Laurent Seksik: Vorgefühl der nahen Nacht (Blessing)


Laurent Seksiks Roman Vorgefühl der nahen Nacht, erschienen in Deutsch bei Blessing, ist sein vierter Roman und markiert seinen Durchbruch auf die Bestsellerränge in Frankreich.

Im September 1940 kommt Stefan Zweig mit seiner zweiten Ehefrau, der dreißig Jahre jüngeren Lotte Altmann, nach Brasilien. Mit seiner ethnischen Buntheit ist dieses Land für ihn ein Gegenentwurf zum in Europa herrschenden Rassenwahn. Voller Hoffnung quartiert er sich nördlich von Rio ein. Auch seine Frau knüpft an Brasilien große Erwartungen. Sie werden herzlich aufgenommen, sie werden gefeiert und sie feiern mit – sogar im Karneval. Die Farben leuchten, das Klima lässt Lotte aufleben und in Ernst Feder, dem früheren Chefredakteur des „Berliner Tageblatts“, gewinnen sie einen unterhaltsam ironischen Freund. Doch Stefan Zweig ist nicht nur auf der Flucht vor den Nazis. Er flieht auch vor den Gespenstern, die ihm nachts den Schlaf rauben – die Schatten seiner toten Freunde, allen voran Joseph Roth. So fällt es ihm schwer, seiner Frau die Gefühle zu zeigen, die sie ersehnt. Umgekehrt will sie lange das Ausmaß seiner Verzweiflung nicht wahrhaben. Eine der großen Tragödien der Weltliteratur nimmt ihren Lauf.

Laurent Seksiks Buch ist keine Biographie Stefan Zweigs und alle, die das von dem Buch erwarten, werden erst einmal enttäuscht sein. Seksik hat sich ein anderes Ziel bei dem Buch gesetzt. Er geht vielmehr der Frage nach wie ein Mensch von dem Format wie Stefan Zweig in diese Depression fallen konnte und wie die Depression immer mehr Gewalt über den Menschen erhält. Hierfür versucht Seksik das Innenleben der Figur Stefan Zweig zu entblättern. Er schildert eindringlich die Angstzustände, die Albträume und das Entfremden von seiner Umwelt, die Situation des zerrissenen Menschen und wie ihm langsam alles entgleitet. Der Autor wagt dabei jedoch nicht, über Stefan Zweig selbst zu spekulieren. Er schildert den Verfall und die Extremsituation für seine Ehefrau, mit der sie völlig überfordert ist, zumal in einem fremden Land mit fremder Kultur. Was anfangs so leichtfüßig erschien gerät zur schweren Last. Mit Vorgefühl der nahen Nacht ist Laurent Seksik eine beeindruckende Studie über einen Menschen gelungen, der an seinen inneren Dämonen zerbricht.

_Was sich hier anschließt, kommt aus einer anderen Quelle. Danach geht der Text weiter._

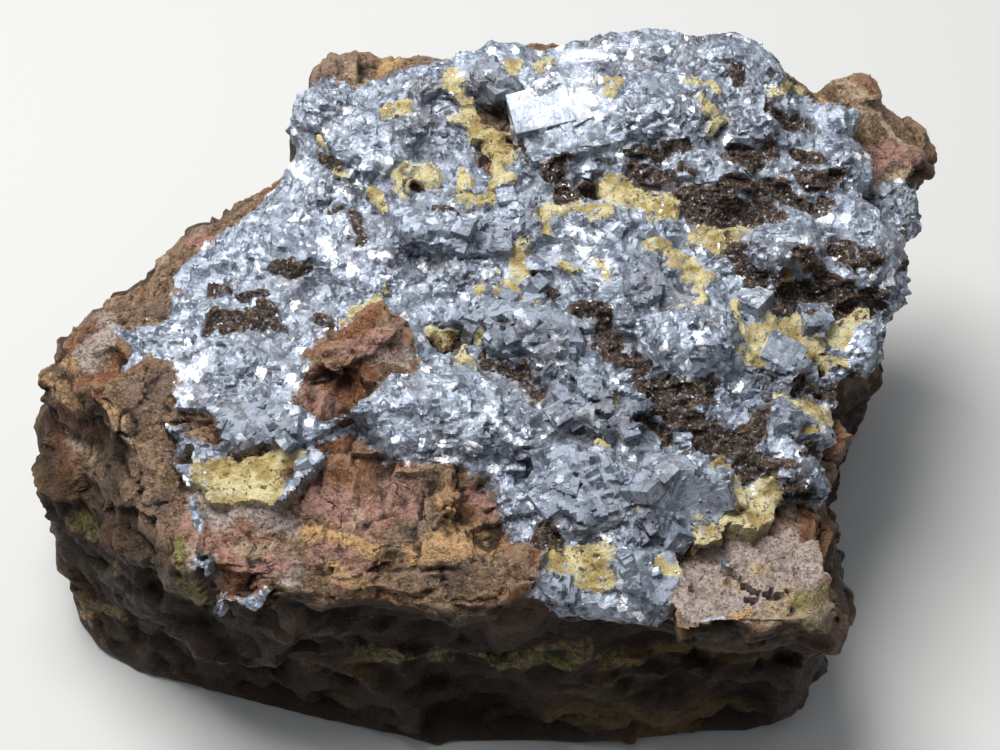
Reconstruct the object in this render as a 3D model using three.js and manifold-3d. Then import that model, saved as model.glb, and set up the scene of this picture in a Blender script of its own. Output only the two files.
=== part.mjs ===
// Galena specimen: a crust of galena nodules and cubes on a block of iron-stained host rock.
// Units are millimetres, +Z is up, and the specimen rests on a flat cut under it.

import * as THREE from 'three';
import { ConvexGeometry } from 'three/addons/geometries/ConvexGeometry.js';
import { SimplexNoise } from 'three/addons/math/SimplexNoise.js';
import { mergeVertices } from 'three/addons/utils/BufferGeometryUtils.js';
import Module from 'manifold-3d';

const wasm = await Module();
wasm.setup();

// ---- Driving dimensions ------------------------------------------------------------------

const ROCK_COLOUR = 0x5c4433;
const GALENA_COLOUR = 0x8d959e;

const SEED = 24;                                  // one seed for every random draw
const HEART = new THREE.Vector3(0, 0, 20);        // the point that the rock is wrapped around
const REACH = new THREE.Vector3(62, 42, 34);      // rough half sizes, which spread the facets evenly
const ROCK_DETAIL = 10;                           // subdivision of the wrapping ball
const WEAR = 0.45;                                // how far corners are worn to their neighbours' mean
const SCATTER = 0.055;                            // shift of the facets' corners, on a ball of radius 1
const FLOOR = -2;                                 // height of the flat cut that it rests on
const TRIM_DEPTH = 6;                             // how far the raw block runs below that cut
const ROOM = { width: 200, height: 100 };         // a box larger than the specimen

const SWELL = 0.6;                                // makes up for what the wear takes off
const ROUGH_BROAD = { size: 30, height: 1.6 };    // broad hollows and swells of the broken rock
const ROUGH_COARSE = { size: 13, height: 1.2 };   // knocks and scallops
const ROUGH_FINE = { size: 5.5, height: 0.55 };   // chips
const STRATA = { size: 22, step: 5, height: 0.8 }; // thin ledges that run round the sides

const SEAT_GAP = 0.45;                            // radial clearance between the crust and its bed
const CRUST_THICKNESS = 2.6;                      // mean, between the nodules
const CRUST_SWELL = { size: 7, height: 1.3 };
const BED_SLOPE = 0.1;                            // the bed rises towards the back
const BED_UNDERSIDE = 35;                         // lowest reach of the crust, at y = 0

// ---- Host rock: overlapping broken blocks, each the hull of its corners -------------------

const LOW = FLOOR - TRIM_DEPTH;

const ROCK_BLOCKS = {
  left_block: [
    [-55, -8, LOW], [-54, -21, LOW], [-38, -28.5, LOW], [-16, -33.8, LOW], [-16, 30, LOW], [-36, 20, LOW],
    [-50, 5, LOW], [-58.5, -3, 18], [-57.5, -13, 12], [-57.5, -12, 27], [-59.5, -3, 29], [-55, 1.5, 37],
    [-38, -22, 40.5], [-35, -39, 35], [-16, -39.5, 32], [-43, 9.5, 40.5], [-28, 20, 45.5], [-16, 20, 47],
  ],
  middle_block: [
    [-26, -32.5, LOW], [-10, -35.5, LOW], [10, -37.8, LOW], [28, -37.5, LOW], [42.5, -36.5, LOW],
    [43, -12, LOW], [46, 20, LOW], [40, 36, LOW], [0, 38, LOW], [-20, 34, LOW],
    [-22, -36.5, 11], [10, -40, 11], [36, -40, 11], [45, -38, 11], [-22, 38, 22], [44, 39, 20],
    [-30, -34, 23], [46, -37, 26], [-24, 33.5, 51], [-14, 35.5, 54.5], [5, 37, 58], [30, 37, 58],
    [44, 36, 51.5], [46, -14, 34], [38, -27, 33], [0, -31, 34], [-24, -31, 34],
  ],
  right_block: [
    [41, -12, LOW], [49, 4, LOW], [54, 26, LOW], [46, 38, LOW], [30, 30, LOW],
    [43.5, -12, 25], [50.5, 0, 28], [57, 14, 29], [60, 25, 32], [57, 15, 36], [49, -4, 36],
    [56, 26, 43], [44, 35, 50], [30, -8, 40],
  ],
  back_right_knob: [
    [47, 43, 47.5], [56, 43.5, 47.5], [62, 37, 43], [65.5, 30, 37], [63, 25, 31], [58, 39, 33],
    [46, 40, 35], [48, 26, 46], [57, 22, 44],
  ],
  front_ledge: [
    [-36, -40.5, 33.5], [-22, -43, 32.5], [-8, -43.5, 32.5], [4, -42, 33.5], [4, -38, 28], [-24, -37, 26],
    [-37, -37, 28], [-34, -26, 39], [-22, -24.5, 41], [-2, -24, 41], [3, -30, 39], [-8, -38, 36.5],
    [-28, -36.5, 38],
  ],
  front_right_block: [
    [23, -47, 33], [34, -47.5, 31.5], [44.5, -44, 30], [46, -41, 22], [30, -41, 24], [22, -40, 27],
    [23, -36, 38.5], [34, -33, 39], [43, -31, 36.5], [46, -39, 34], [24, -43, 36], [44, -28, 28],
    [26, -29, 30],
  ],
  front_shelf: [
    [2, -42, 33], [14, -43, 32.5], [24, -45, 32], [24, -37, 25], [2, -37, 25], [3, -31, 37],
    [24, -31, 37], [13, -33, 36.5],
  ],
  notch_block: [
    [-22, -13.5, 46.5], [-12, -7.5, 50.5], [-6, -13, 49], [-16, -19.5, 45], [-23, -14.5, 36],
    [-3, -12, 38], [-14, -22, 37], [-12, -4, 38],
  ],
  left_shoulder: [
    [-57, -9, 34], [-48, -17, 39], [-38, -22, 42.5], [-40, -10, 43.5], [-47, -2, 42], [-55, 0, 38.5],
    [-50, -6, 28], [-40, -18, 30],
  ],
};

// ---- Galena ------------------------------------------------------------------------------

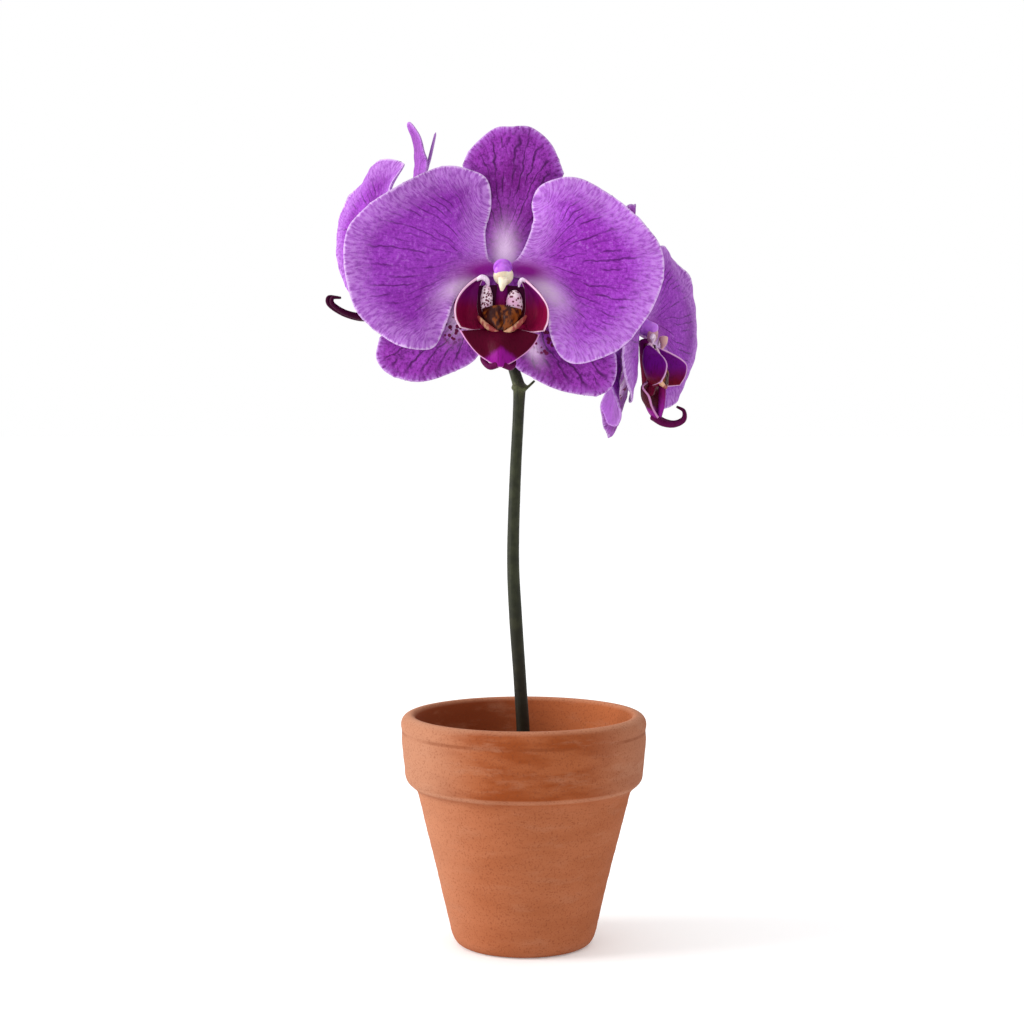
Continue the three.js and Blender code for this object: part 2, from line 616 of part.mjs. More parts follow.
    ? [
        [[-1.6, 13.0, -30.0], [-4.0, 12.0, -30.6], [-6.0, 10.2, -28.8], [-6.4, 8.4, -26.8]],
        [[0.2, 13.0, -30.0], [2.4, 11.4, -30.8], [3.4, 9.2, -29.6], [3.2, 7.4, -27.8]],
      ]
    : [
        [[-0.7, 4.6, -30.2], [-0.9, 8.0, -32.4], [-1.0, 12.0, -33.0], [-1.2, 15.3, -31.4],
          [-1.4, 15.4, -28.4], [-1.5, 13.0, -26.9]],
        [[0.2, 4.6, -30.2], [0.6, 7.9, -32.0], [0.9, 11.6, -32.5], [1.2, 14.6, -31.0],
          [1.5, 14.7, -28.4], [1.7, 12.7, -27.1]],
      ];
  const stretched = ([x, n, z]) => [x, 4.6 + reach * (n - 4.6), z + rise * (n - 4.6)];
  const curls = tendrils.map((path) =>
    tube(place(path.map(stretched)), hanging ? [1.1, 1.0, 0.8, 0.5] : [1.5, 1.2, 0.95, 0.8, 0.65, 0.42], 9, 6),
  );
  return joined([
    claw, saddle, middle, keel, leftLobe, rightLobe, ...callus, ...arms, ...ears, web, ...curls,
  ]);
}

// The column stands forward from the centre, and its cap covers the end of it.
function makeColumn() {
  return tube(
    [[0, -COLUMN_FOOT - 1.5, 0], [0, -2.0, -0.4], [0, -3.2, -0.9], [0, -4.3, -1.4]],
    [3.0, 2.75, 2.75, 2.7],
    4,
    12,
  );
}

function makeCap() {
  const dome = new THREE.LatheGeometry(
    [[0, 0], [2.9, 0], [3.2, 0.9], [2.7, 2.0], [1.5, 2.8], [0, 3.1]].map(
      ([r, z]) => new THREE.Vector2(r, z),
    ),
    12,
  );
  dome.rotateX(Math.PI + 0.15);
  dome.translate(0.2, -5.9, -2.4);
  const beak = tube(
    [[0.1, -7.8, -3.8], [-0.1, -7.9, -5.5], [-0.3, -7.4, -7.2]],
    [1.6, 1.2, 0.5],
    4,
    8,
  );
  return solidOf(dome).add(beak);
}

const plant = new THREE.Group();
plant.add(piece("pot", makePot(), COLOURS.clay, 0.9));
plant.add(piece("potting_mix", makeMix(), COLOURS.mix, 1));
plant.add(piece("flower_stem", makeStem(), COLOURS.stem, 0.6));

for (const [bloom, { at, turn, mirrored, lipDrop, tendril, lobe }] of Object.entries(BLOOMS)) {
  const group = new THREE.Group();
  group.position.set(...at);
  group.rotation.z = THREE.MathUtils.degToRad(turn);
  for (const [name, form] of Object.entries(FORMS[bloom])) {
    const swapped = name.includes("left")
      ? name.replace("left", "right")
      : name.replace("right", "left");
    const outline = OUTLINES[mirrored ? swapped : name];
    const layer = name.includes("petal") ? PETAL_LAYER : SEPAL_LAYER;
    const colour = name.includes("petal") ? COLOURS.petal : COLOURS.sepal;
    let body = makeBlade(outline, form, layer, mirrored);
    if (bloom === "left" && name === "dorsal_sepal") body = body.add(makeProng());
    group.add(piece(`${bloom}_${name}`, body, colour, 0.55));
  }
  const lip = makeLip(bloom === "front", mirrored, lipDrop, tendril, lobe);
  group.add(piece(`${bloom}_lip`, lip, COLOURS.lip, 0.45));
  group.add(piece(`${bloom}_column`, makeColumn(), COLOURS.column, 0.5));
  group.add(piece(`${bloom}_anther_cap`, makeCap(), COLOURS.cap, 0.5));
  plant.add(group);
}

export default plant;
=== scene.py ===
# %% [markdown]
# # A moth orchid stem in a clay pot
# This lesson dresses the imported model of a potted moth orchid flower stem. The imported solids
# are plain, and each step below makes one real part of the plant again with its fine shape
# and its finish. Everything is in the same frame as the solids, so nothing has to be fitted.

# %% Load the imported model
import math
import random

import bmesh
import bpy
import numpy as np
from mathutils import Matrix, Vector, noise


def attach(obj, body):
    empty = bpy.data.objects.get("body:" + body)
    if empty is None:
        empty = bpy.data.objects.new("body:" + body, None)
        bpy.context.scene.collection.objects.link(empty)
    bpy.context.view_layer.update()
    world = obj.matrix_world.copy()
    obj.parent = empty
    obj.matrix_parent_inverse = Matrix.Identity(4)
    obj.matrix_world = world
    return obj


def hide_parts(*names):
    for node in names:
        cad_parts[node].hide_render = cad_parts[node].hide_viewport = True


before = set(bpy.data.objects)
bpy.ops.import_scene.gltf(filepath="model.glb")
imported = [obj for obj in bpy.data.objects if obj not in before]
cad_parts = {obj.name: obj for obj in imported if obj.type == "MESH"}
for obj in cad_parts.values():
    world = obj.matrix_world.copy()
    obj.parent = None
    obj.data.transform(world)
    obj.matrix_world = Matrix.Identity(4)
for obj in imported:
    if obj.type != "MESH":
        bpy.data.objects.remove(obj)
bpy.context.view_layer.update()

# %% [markdown]
# ## Camera
# The photograph shows the lip of the pot and its foot as two ellipses. Their heights give the
# camera's height and distance, and the width of the lip gives the focal length. A camera could
# also be placed by eye, but the ellipses leave nothing to guess, so their numbers are used.

# %% Place the camera
MM = 0.001
CAMERA_AT = (-3.86, -693.0, 184.0)  # millimetres
CAMERA_PITCH = 0.0622  # radians below the horizon
CAMERA_LENS = 75.51


def into_scene(name, data):
    """A new object that holds the data, put into the scene."""
    made = bpy.data.objects.new(name, data)
    bpy.context.scene.collection.objects.link(made)
    return made


camera_data = bpy.data.cameras.new("camera")
camera_data.lens = CAMERA_LENS
camera_data.sensor_width = 36
camera = into_scene("camera", camera_data)
camera.location = [c * MM for c in CAMERA_AT]
camera.rotation_euler = (math.pi / 2 - CAMERA_PITCH, 0, 0)
bpy.context.scene.camera = camera
print("camera lens", camera_data.lens, "mm")

# %% [markdown]
# ## Helpers for finishes
# A finish is a network of nodes. Written out call by call it is long, so each output is wrapped
# as a value that adds and multiplies like a number, and a few short helpers fade between two
# values, mix two colours and add grain. Colours are given as the 0 to 255 numbers that a paint
# program shows, and turned into the linear values that light adds up in.

# %% Colours
LIGHT_LEVEL = 1.1  # how much brighter than 1 a surface is lit on the side of the main light


def paint(red, green, blue):
    """A linear colour from the three numbers of a paint program, less the light on it."""
    parts = [c / 255 for c in (red, green, blue)]
    linear = [c / 12.92 if c <= 0.04045 else ((c + 0.055) / 1.055) ** 2.4 for c in parts]
    return (*[c / LIGHT_LEVEL for c in linear], 1.0)


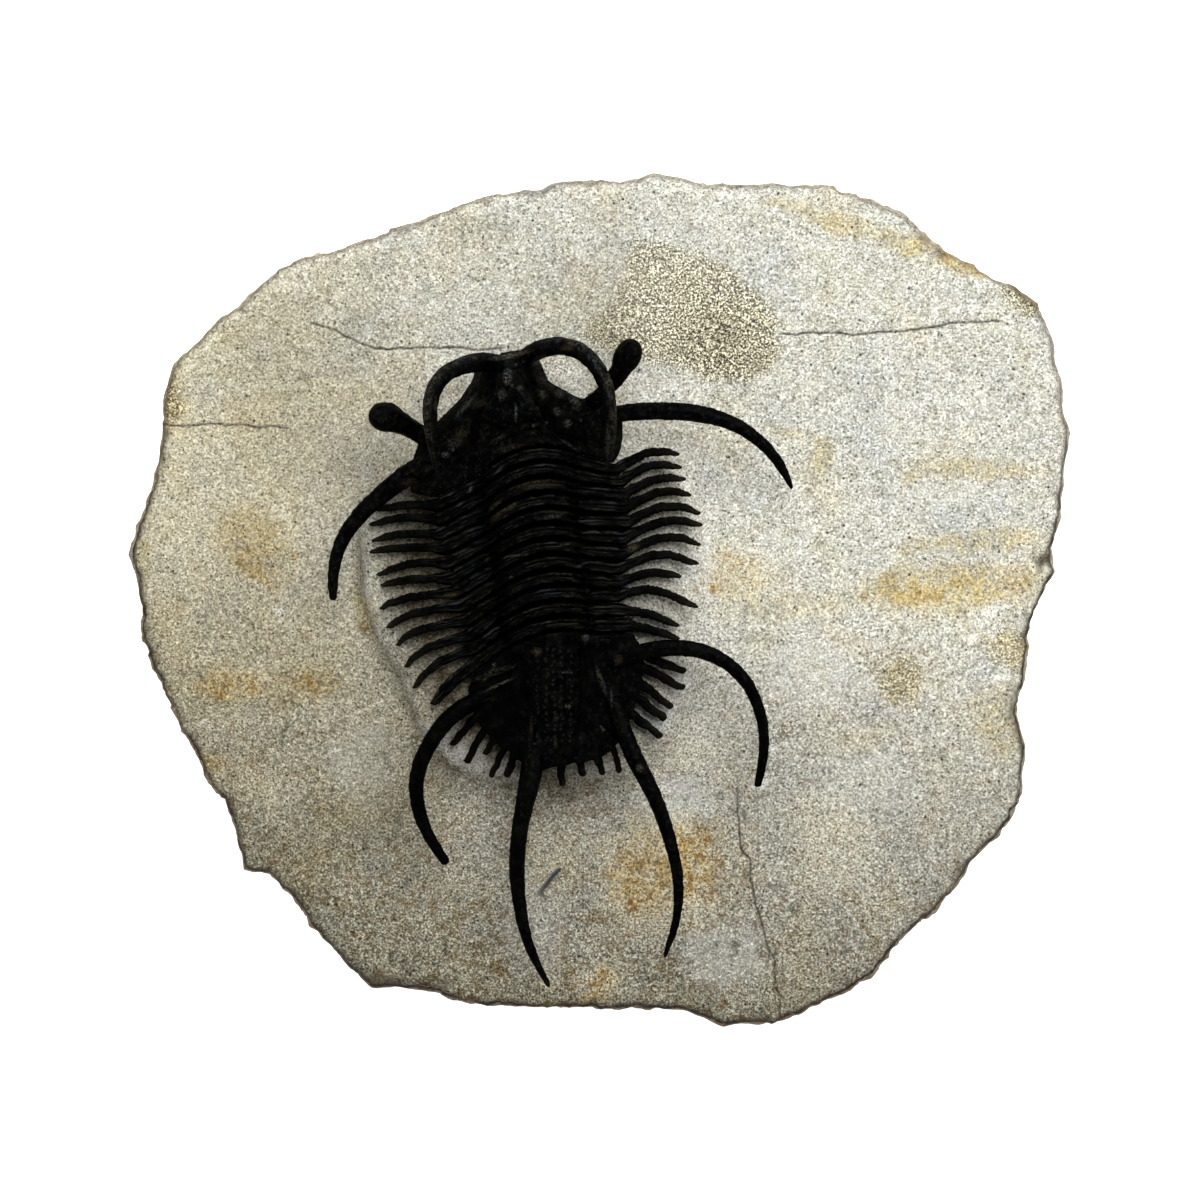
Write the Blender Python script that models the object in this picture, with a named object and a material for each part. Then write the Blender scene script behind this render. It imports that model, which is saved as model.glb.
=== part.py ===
"""A ceratarges trilobite, prepared free of its limestone and lying on the slab it came from.

Frame: metres, +Z up, the origin in the middle of the slab's flat sawn base. The animal's head
points to +Y, its left side to -X. Numbers below are millimetres, and MM turns them to metres.
"""
import math

import bmesh
import bpy
from mathutils import Vector, noise

MM = 0.001

# Driving dimensions
SLAB_THICKNESS = 25.0
PEDESTAL_HEIGHT = 2.0
GAP = 0.3                    # clearance between neighbouring pieces
RING_COUNT = 12
PLEURA_HEIGHT = 2.1          # top of a body ring at its outer end, over the pedestal
FURROW_HEIGHT = 3.1          # top of a body ring beside the axis
AXIS_HEIGHT = 6.4            # top of a body ring over the axis
SPINE_RADIUS_LEFT = 0.46
SPINE_RADIUS_RIGHT = 0.5
LAST_RADIUS_LEFT = 0.62      # the last ring's left spine is stouter
SPINE_TIP = 0.6              # a pleural spine's tip radius, as a share of its root radius

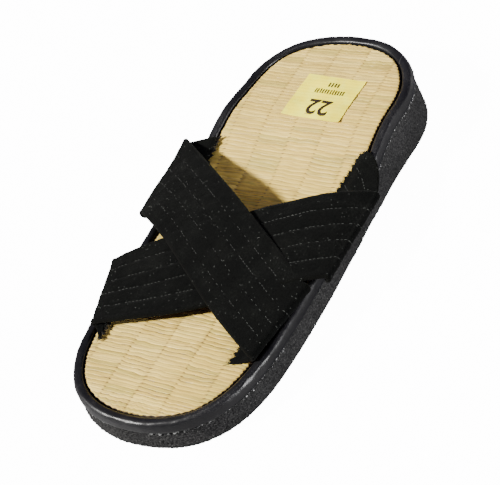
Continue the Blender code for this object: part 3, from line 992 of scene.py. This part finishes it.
def makeBand(name, band):
    shares = acrossShares()
    sheet = bandSheet(band, shares)
    stations = len(sheet)
    normal = sheetNormals(sheet)
    alongShare = np.arange(stations) / (stations - 1)
    onTop = smoothStep(alongShare, *cloth["topZone"]) * smoothStep(1.0 - alongShare, *cloth["topZone"])
    # the cloth itself moves a little before it gets its thickness
    soft = creaseRelief(band, alongShare, shares) * cloth["creaseGain"]
    soft = soft + bumps(sheet, band["seed"] + 1, cloth["soft"])
    soft = soft + band["press"] * pressedOver(sheet[..., 0], sheet[..., 1]) - band["settle"]
    moving = cloth["underFold"] + (1.0 - cloth["underFold"]) * onTop[:, None]
    sheet = sheet + normal * (soft * moving)[..., None]
    normal = sheetNormals(sheet)
    wide = shares * cloth["nominalWidth"]
    toHem = np.minimum(wide, cloth["nominalWidth"] - wide)
    rounding = np.sqrt(1.0 - (1.0 - np.clip(toHem / cloth["edgeRadius"], 0.0, 1.0)) ** 2)
    fromEnd = np.minimum(np.arange(stations), stations - 1 - np.arange(stations))
    thicker = cloth["halfThickness"] - cloth["rawHalfThickness"]
    body = cloth["rawHalfThickness"] + thicker * smoothStep(fromEnd / cloth["rawStations"], 0.0, 1.0)[:, None]
    hem = cloth["hemRise"] * (1.0 - smoothStep(toHem, *cloth["hemStep"]))
    channel = cloth["channelDepth"] * sum(hill(wide, row, cloth["channelWidth"]) for row in cloth["rows"])
    lanes = (0.0, *cloth["rows"], cloth["nominalWidth"])
    inside = [np.clip((wide - a) / (b - a), 0.0, 1.0) for a, b in zip(lanes, lanes[1:])]
    puff = cloth["puff"] * np.max(np.sin(math.pi * np.array(inside)) ** cloth["puffRoundness"], axis=0)
    # the rows flatten out where the band folds over
    fold = cloth["returnStations"] + cloth["foldStations"] / 2
    rows = smoothStep(np.abs(fromEnd - fold), *cloth["flatFolds"])[:, None]
    upper = body + hem + rows * (puff - channel) + bumps(sheet, band["seed"] + 2, cloth["pile"])
    lower = body - cloth["underChannel"] * channel
    top = sheet + normal * (upper * rounding)[..., None]
    under = sheet - normal * (lower * rounding)[..., None]
    topIndex = indexGrid(top)
    underIndex = topIndex.copy()
    underIndex[:, 1:-1] = indexGrid(under[:, 1:-1], topIndex.size)
    faces = gridFaces(topIndex) + [quad[::-1] for quad in gridFaces(underIndex)]
    for end in (0, stations - 1):
        a, b = topIndex[end], underIndex[end]
        for j in range(len(shares) - 1):
            faces.append([int(c) for c in dict.fromkeys((a[j], a[j + 1], b[j + 1], b[j]))])
    hemMark = cloth["hemShade"] * (1.0 - smoothStep(toHem, *cloth["hemShadeReach"]))[None, :]
    hemMark = np.maximum(hemMark, (1.0 - smoothStep(fromEnd, 0.0, cloth["endShadeStations"]))[:, None])
    marks = {"hem": np.concatenate([hemMark.ravel(), hemMark[:, 1:-1].ravel()])}
    points = np.concatenate([top.reshape(-1, 3), under[:, 1:-1].reshape(-1, 3)])
    makePiece(name, points, faces, velvetMaterial, ("upper",), marks, cloth["sharp"])
    return {"top": top, "under": under, "normal": normal, "shares": shares, "hidden": band["sunkStitches"]}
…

Laurent Seksik, 1962 in Nizza geboren, studierte Medizin und war zunächst im Bereich Nuklearmedizin beschäftigt. Schon sein erster Roman Les mauvaises pensées aus dem Jahr 1999 wurde in zwölf Sprachen übersetzt. Er war einige Jahre Literaturchef von „Figaro Etudiant“. Heute arbeitet er in Paris an der Universität halbtags als Mediziner.

Vorgefühl der nahen Nacht von Laurent Seksik ist bei Blessing erschienen.